WHAT YOU HAVE TO DO: Give only the number of lines in the records below that contain the word "handed".

INPUT:
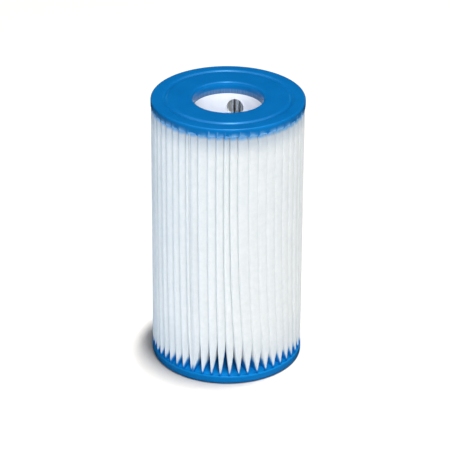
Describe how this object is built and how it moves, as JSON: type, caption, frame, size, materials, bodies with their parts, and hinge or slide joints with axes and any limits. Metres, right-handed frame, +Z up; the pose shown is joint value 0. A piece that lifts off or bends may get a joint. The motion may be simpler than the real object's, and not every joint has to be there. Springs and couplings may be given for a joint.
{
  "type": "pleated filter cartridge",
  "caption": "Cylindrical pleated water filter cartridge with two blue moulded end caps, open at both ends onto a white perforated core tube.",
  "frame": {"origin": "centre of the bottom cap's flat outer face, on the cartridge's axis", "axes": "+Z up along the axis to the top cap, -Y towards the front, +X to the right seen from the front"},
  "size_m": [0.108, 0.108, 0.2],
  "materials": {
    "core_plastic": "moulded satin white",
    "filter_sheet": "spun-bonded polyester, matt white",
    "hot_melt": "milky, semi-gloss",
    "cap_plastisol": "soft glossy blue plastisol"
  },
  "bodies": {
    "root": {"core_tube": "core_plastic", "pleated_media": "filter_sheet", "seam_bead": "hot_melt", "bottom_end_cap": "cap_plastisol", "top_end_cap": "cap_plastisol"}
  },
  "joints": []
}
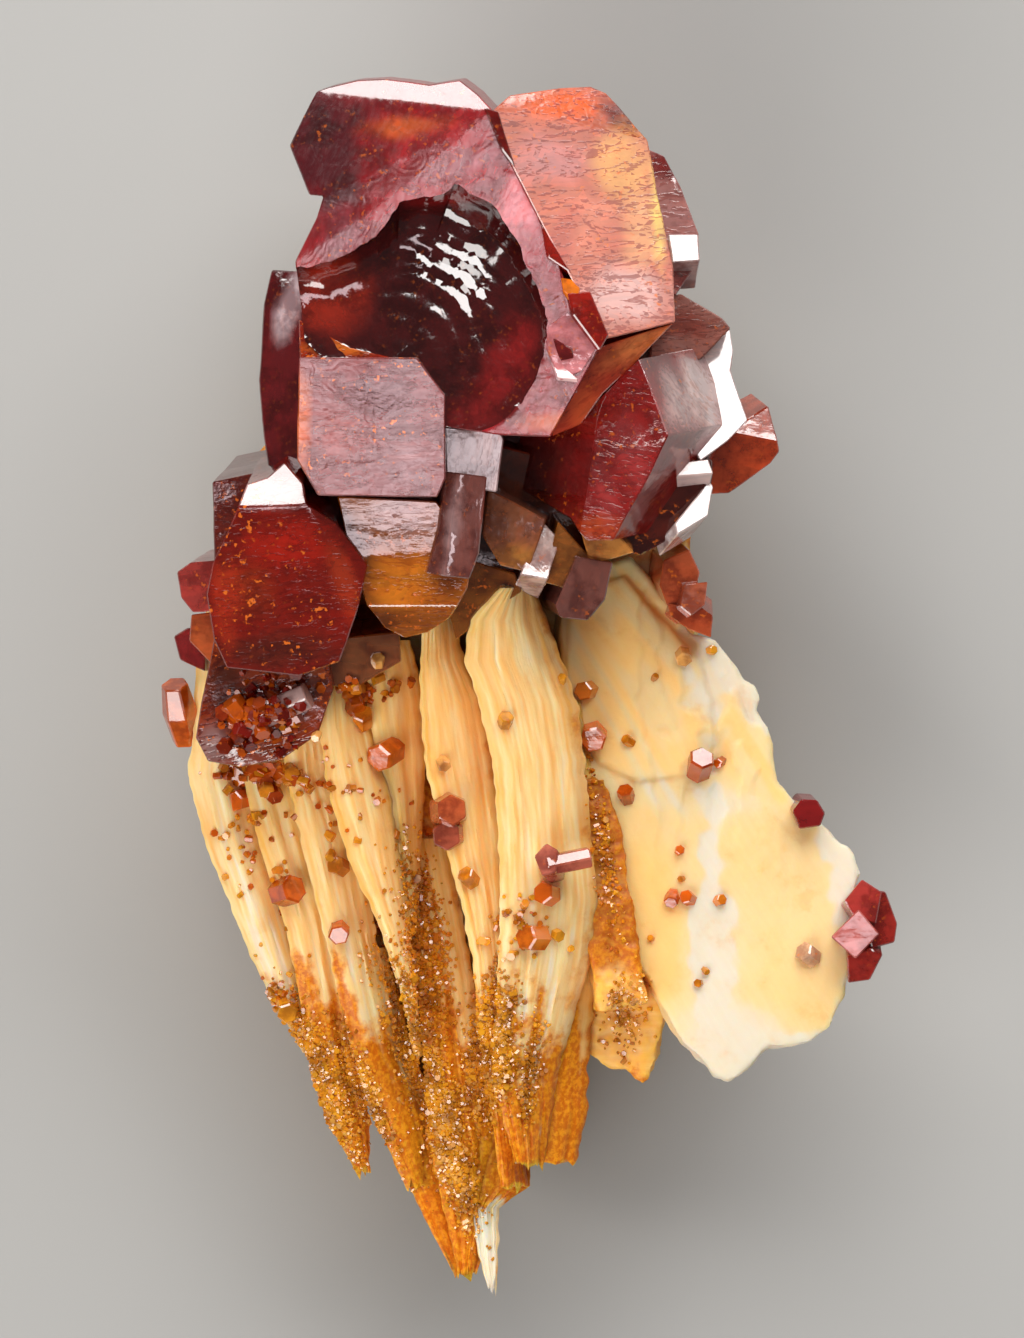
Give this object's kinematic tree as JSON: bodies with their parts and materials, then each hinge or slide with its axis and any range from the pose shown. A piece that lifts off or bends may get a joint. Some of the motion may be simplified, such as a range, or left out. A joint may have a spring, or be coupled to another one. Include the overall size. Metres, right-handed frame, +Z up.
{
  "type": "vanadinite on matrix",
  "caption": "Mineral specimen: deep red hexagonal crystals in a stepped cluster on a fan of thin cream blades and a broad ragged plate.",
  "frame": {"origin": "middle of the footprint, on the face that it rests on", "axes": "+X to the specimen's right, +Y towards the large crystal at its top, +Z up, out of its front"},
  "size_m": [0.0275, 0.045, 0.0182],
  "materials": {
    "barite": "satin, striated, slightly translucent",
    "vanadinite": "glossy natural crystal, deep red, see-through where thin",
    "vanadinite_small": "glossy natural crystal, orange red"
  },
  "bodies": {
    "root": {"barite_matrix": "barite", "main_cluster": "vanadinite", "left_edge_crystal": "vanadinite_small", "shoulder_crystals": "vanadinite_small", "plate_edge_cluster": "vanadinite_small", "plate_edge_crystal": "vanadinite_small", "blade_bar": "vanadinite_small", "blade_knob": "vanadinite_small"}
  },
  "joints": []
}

==

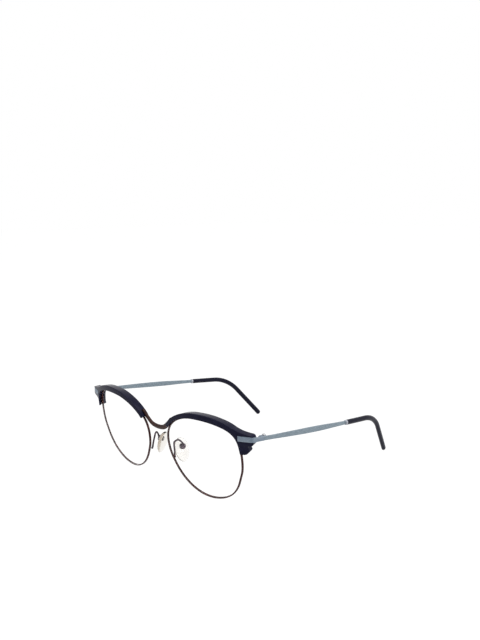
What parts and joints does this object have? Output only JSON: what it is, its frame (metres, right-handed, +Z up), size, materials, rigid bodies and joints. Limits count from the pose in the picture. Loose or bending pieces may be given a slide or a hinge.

...

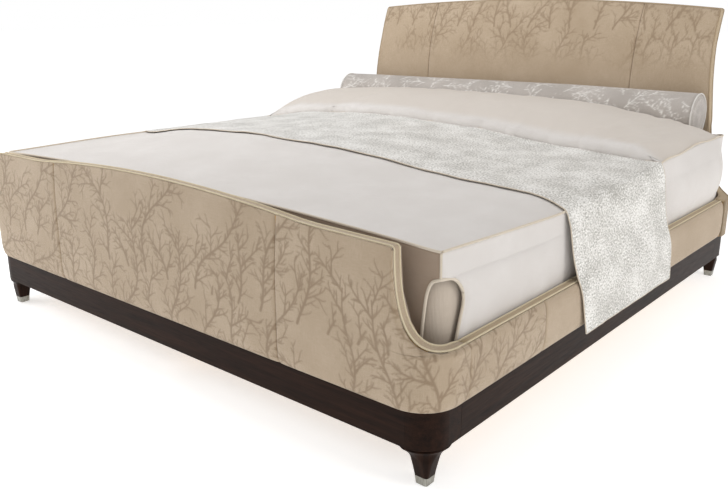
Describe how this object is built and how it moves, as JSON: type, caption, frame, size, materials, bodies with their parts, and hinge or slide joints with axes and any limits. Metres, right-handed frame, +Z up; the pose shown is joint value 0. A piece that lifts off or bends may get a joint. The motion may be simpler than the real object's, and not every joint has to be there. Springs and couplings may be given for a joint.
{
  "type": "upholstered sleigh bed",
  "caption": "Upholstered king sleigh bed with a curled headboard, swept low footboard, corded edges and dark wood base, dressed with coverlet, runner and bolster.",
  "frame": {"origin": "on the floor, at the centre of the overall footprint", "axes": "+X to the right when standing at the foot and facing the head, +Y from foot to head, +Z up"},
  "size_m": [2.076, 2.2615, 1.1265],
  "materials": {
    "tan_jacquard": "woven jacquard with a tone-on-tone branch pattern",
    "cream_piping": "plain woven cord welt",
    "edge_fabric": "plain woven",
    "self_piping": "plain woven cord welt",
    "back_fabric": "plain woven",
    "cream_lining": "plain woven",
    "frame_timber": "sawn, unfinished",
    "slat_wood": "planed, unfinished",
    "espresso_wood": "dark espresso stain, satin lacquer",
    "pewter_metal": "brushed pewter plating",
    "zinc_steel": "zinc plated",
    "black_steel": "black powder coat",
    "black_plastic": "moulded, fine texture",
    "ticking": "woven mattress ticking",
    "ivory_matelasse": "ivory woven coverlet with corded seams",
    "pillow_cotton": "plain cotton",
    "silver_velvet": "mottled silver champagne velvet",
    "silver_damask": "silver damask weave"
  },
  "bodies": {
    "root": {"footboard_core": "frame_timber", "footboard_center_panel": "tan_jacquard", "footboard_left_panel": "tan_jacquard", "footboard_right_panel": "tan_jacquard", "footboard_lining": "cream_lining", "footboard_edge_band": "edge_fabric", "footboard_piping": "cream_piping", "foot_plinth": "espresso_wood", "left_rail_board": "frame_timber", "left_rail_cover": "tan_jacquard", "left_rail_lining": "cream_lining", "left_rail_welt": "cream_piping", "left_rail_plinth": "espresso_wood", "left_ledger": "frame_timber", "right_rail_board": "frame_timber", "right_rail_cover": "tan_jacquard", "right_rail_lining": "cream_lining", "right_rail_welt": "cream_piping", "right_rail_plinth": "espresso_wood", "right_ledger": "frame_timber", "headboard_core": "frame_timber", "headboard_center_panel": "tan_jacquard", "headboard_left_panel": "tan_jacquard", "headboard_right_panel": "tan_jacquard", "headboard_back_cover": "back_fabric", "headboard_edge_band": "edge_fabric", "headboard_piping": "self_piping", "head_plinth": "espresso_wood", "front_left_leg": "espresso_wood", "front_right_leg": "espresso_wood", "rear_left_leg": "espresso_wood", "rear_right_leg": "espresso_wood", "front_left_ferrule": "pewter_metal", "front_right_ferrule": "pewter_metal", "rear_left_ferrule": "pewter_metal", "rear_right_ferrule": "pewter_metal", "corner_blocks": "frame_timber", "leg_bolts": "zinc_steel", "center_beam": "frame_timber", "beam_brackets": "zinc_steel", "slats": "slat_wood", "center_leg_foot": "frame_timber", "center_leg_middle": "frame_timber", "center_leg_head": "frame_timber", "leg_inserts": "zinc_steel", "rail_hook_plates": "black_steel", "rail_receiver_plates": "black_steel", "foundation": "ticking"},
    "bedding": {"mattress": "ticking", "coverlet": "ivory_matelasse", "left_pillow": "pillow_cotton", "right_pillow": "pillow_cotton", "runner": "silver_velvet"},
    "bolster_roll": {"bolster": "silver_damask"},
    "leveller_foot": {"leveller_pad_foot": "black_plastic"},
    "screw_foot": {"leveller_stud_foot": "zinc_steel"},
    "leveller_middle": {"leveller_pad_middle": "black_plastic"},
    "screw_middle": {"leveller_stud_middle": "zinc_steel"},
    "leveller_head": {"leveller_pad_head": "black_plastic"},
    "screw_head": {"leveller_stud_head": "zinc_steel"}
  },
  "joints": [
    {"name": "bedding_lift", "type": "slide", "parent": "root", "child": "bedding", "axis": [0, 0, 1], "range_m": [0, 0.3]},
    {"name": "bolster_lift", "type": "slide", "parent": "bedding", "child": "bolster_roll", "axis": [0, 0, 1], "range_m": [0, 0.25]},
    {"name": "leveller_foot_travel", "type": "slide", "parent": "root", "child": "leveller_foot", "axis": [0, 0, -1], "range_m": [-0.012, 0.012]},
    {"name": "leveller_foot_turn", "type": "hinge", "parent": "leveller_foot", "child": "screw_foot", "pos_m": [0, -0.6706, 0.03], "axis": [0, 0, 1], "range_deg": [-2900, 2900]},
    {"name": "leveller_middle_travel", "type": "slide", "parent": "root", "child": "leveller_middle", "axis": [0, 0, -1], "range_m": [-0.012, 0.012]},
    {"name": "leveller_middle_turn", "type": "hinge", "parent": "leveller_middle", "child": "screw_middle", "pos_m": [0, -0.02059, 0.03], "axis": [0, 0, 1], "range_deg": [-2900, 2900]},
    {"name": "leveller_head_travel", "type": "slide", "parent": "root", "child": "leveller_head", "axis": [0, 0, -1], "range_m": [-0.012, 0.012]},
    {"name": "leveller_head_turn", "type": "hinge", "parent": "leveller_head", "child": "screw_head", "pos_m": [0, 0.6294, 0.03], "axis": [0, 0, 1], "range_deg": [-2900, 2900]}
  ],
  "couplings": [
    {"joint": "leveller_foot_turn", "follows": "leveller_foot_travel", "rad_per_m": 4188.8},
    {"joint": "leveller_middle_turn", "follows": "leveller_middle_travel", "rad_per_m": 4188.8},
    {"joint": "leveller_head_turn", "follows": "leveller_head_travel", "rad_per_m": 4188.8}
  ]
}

ANSWER TO THIS TASK: 4